Здесь важны и особенная позиция рассказчицы как находящейся внутри посторонней (инсайдера, который одновременно аутсайдер) с несколько смещенной, искаженной перспективой, и дискурс провинции. Описывая провинциальное пространство как маргинальное, рассказчица и героини Жуковой не совершают «побега»61 в центр, не борются с этой маргинальностью, а пытаются сделать ее «строительным материалом» в процессе конструирования собственной идентичности – реабилитировать и «обустроить» то, что, с точки зрения господствующего культурного дискурса, является небытием, несуществованием. Тем самым они в определенном смысле дезавуируют ценности оппозитивного, иерархического мышления и создают новые возможности для русской литературы62.

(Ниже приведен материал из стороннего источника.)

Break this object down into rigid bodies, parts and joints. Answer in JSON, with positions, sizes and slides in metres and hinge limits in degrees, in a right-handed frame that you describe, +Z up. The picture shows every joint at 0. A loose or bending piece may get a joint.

30–50‐е годы XIX века – время выхода женщин на литературную арену, когда происходит профессионализация женского творчества и женщины-писательницы: в лирике, автодокументальных жанрах и прозе предпринимаются попытки найти стратегии и способы репрезентации женского в литературном дискурсе вопреки патриархатной традиции, которая абсолютно доминировала в критике. И в этом смысле совершенно исключительной является фигура Александры Зражевской (1805–1867), которую можно было бы назвать первым критиком профеминистского толка в русской литературной истории. Ее эссе «Зверинец», опубликованное в 1842 году в журнале «Маяк»63, состоит из двух частей, имеющих эпистолярную форму, писем, адресованных Варваре и Прасковье Бакуниным. Первое письмо содержит краткий автобиографический очерк, своего рода редуцированный роман воспитания женщины-писательницы, а во второй части Зражевская активно и темпераментно полемизирует с патриархатными предубеждениями о противоестественности и опасности для женщин занятий литературой. Она отмечает, что неконкурентоспособность женщин в науках и искусствах связана с отсутствием женского образования и ограниченностью и ложностью представлений общества о «природе» и «роли» женщины. Зражевская описывает конкретные приемы, с помощью которых критика «не дает ходу» женщинам-писательницам и – в противовес – дает короткий, но доброжелательный обзор женской литературы своего времени, называя имена А. П. Глинки, Е. Кульман, О. Шишкиной, Е. Ган, М. Жуковой, Н. Дуровой, Е. Кологривовой, А. Ишимовой, К. Павловой, Е. Ростопчиной, З. Волконской, то есть предлагая практически исчерпывающий список писательниц 1830–1840‐х годов! В другой своей статье она предлагает женщинам-литераторам «больше не действовать вразброд», а «собраться всем разом» и издавать собственный журнал64.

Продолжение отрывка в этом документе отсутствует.